Angular stabilization. To regularize angular derivatives near collinear configurations, the AEV kernel applies the substitution

\[\theta_{ijk} \leftarrow \arccos(0.95\cos\theta_{ijk})\]

before evaluating the angular symmetry functions.

Forward pass and energy accumulation. Linear layers are computed via GPU matrix multiplication (genMatMul_cu); CELU activation and its derivative are evaluated in dedicated CUDA kernels. Per-atom scalar energies from all subnetworks are accumulated into the global energy buffer via addToEneBuf_cu, scaled by the global factor nnlambda.

Gradient computation. Forces are obtained by backpropagating from the scalar atomic-energy outputs through the network layers to yield \(\partial E / \partial \mathbf{G}\), then applying analytic AEV derivatives with respect to Cartesian coordinates in aev_cu. The same nnlambda factor scales all force contributions.

NN Valence (NNVAL). Classical bonded terms are computed in evalence_cu for the canonical force field.
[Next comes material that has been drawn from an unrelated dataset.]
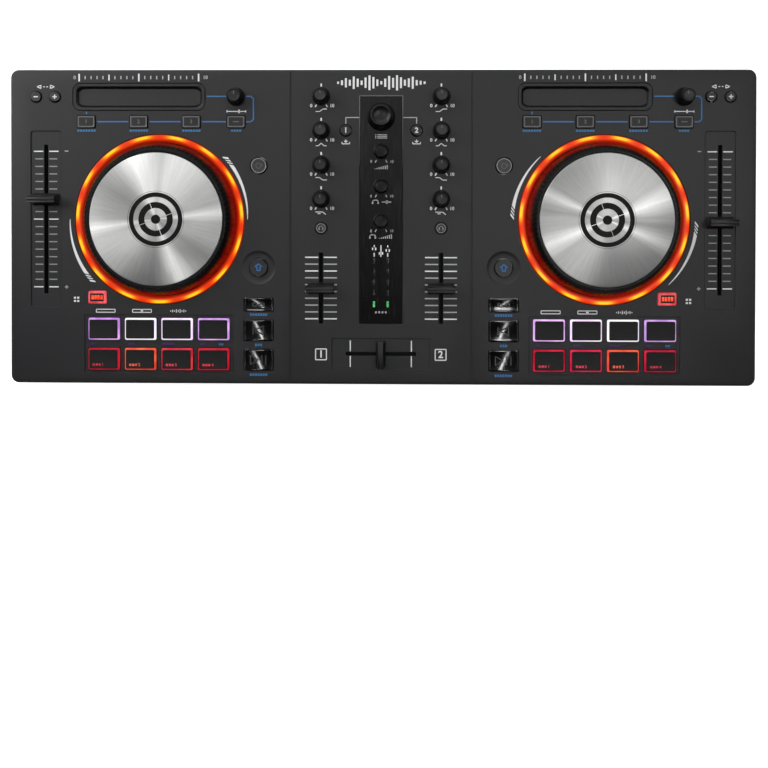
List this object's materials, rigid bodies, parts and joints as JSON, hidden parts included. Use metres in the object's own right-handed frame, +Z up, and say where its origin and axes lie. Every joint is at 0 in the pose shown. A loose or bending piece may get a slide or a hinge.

For each bonded interaction, a device predicate (atom_use_nn) checks whether any atom in the interaction belongs to an NN valence group. If true, that classical interaction is skipped and replaced by the NNP evaluation. This substitution is applied to bond stretching, angle bending, stretch-bend, Urey-Bradley, out-of-plane bending, improper dihedral, improper torsion, torsional angle, pi-orbital torsion, stretch-torsion, angle-torsion, and torsion-torsion terms. Skip counters are tracked on the host so that reported interaction counts in analysis output remain interpretable.

NN Metal (NNMET). NNMET reuses the same AEV and network machinery but accumulates energies and forces into dedicated intermolecular buffers (eng_buf_nnintermol, gx_nnintermol, etc.), dispatched through ennintermol_cu. It is reported as a separate energy component (NN Metal) in analysis output.

Note

Energy and gradient contributions are fully implemented for both NNVAL and NNMET. Virial accumulation for NN terms is not yet implemented.